Das Institut für Neuropsychologie in Hamburg hat dieses Gefühl jetzt etwas genauer untersucht. Können Blinde tatsächlich besser tasten? Es wurde herausgefunden, dass sie keine feinfühligeren Finger haben, sondern dass sie im Gehirn einfach mehr Raum dafür haben, die Informationen auszuwerten. Das, was die Finger ertasten kann schneller umgesetzt oder eben übersetzt werden, weil das Gehirn mehr Kapazitäten dafür zur Verfügung stellt.

Wenn Pfarrer Abbas über seine Blindheit spricht, dann weist er gerne auf die Chancen hin, die darin stecken. Er will nicht um das trauern, was ihm fehlt, sondern er freut sich über das, was er mit seinen Fingern und seinem super-flexiblen Gehirn leisten kann. Abbas räumt ein: „Mit den Augen geht vieles vielleicht noch flinker. Aber was soll´s, wenn ich einmal nur die Hände habe!"

Das Lesen der Braille-Schrift hat für ihn sogar eine spirituelle Seite. Vor allem wenn er seine dicke Blinden-Bibel liest. Die hat um die 8 ½ Millionen Punkte. Wenn seine Finger darüber gleiten, Buchstabe für Buchstabe, Wort für Wort, Satz für Satz bis sich nach und nach ein Sinn erschließt, dann ist das eine spirituelle Erfahrung für ihn.
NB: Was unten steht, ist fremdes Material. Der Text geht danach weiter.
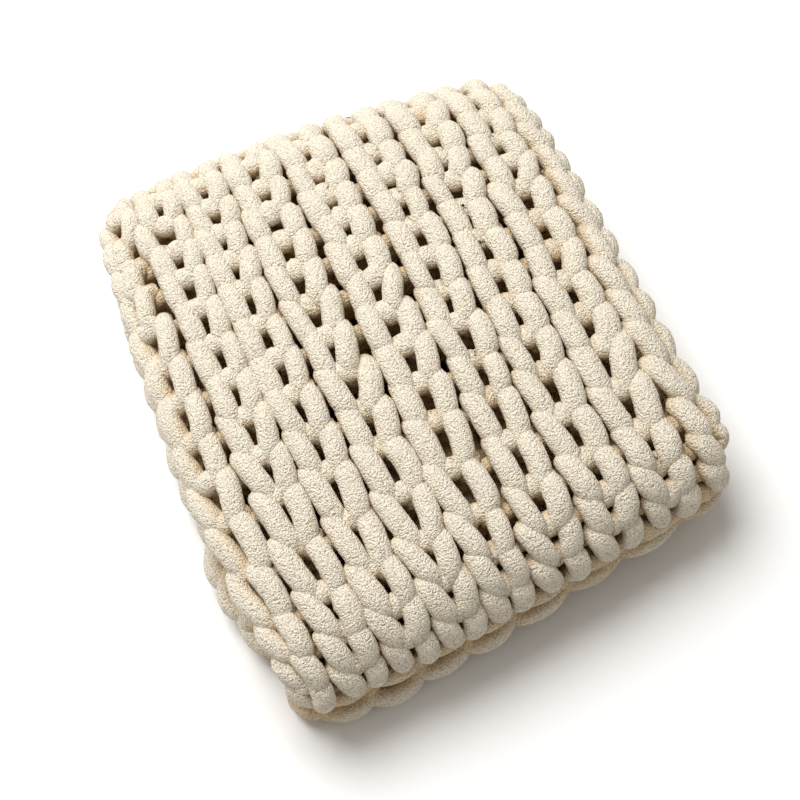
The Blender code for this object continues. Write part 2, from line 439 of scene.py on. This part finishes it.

Abbas, der kein Augenlicht mehr hat, sagt: „Ich lese und in mir wird es langsam immer heller. Mit keinem anderen Licht der Welt wollte ich dieses Licht tauschen."

Pfarrer Abbas kann über diese Erfahrung nur staunen. Und noch mehr staunt er über Gott. Wie viele Wege der kennt, um das Herz der Menschen zu erreichen. Ob über Musik, Gerüche, Begegnungen, Berührungen, Buchstaben oder eben über diese vielen kleinen Hubbel im Papier.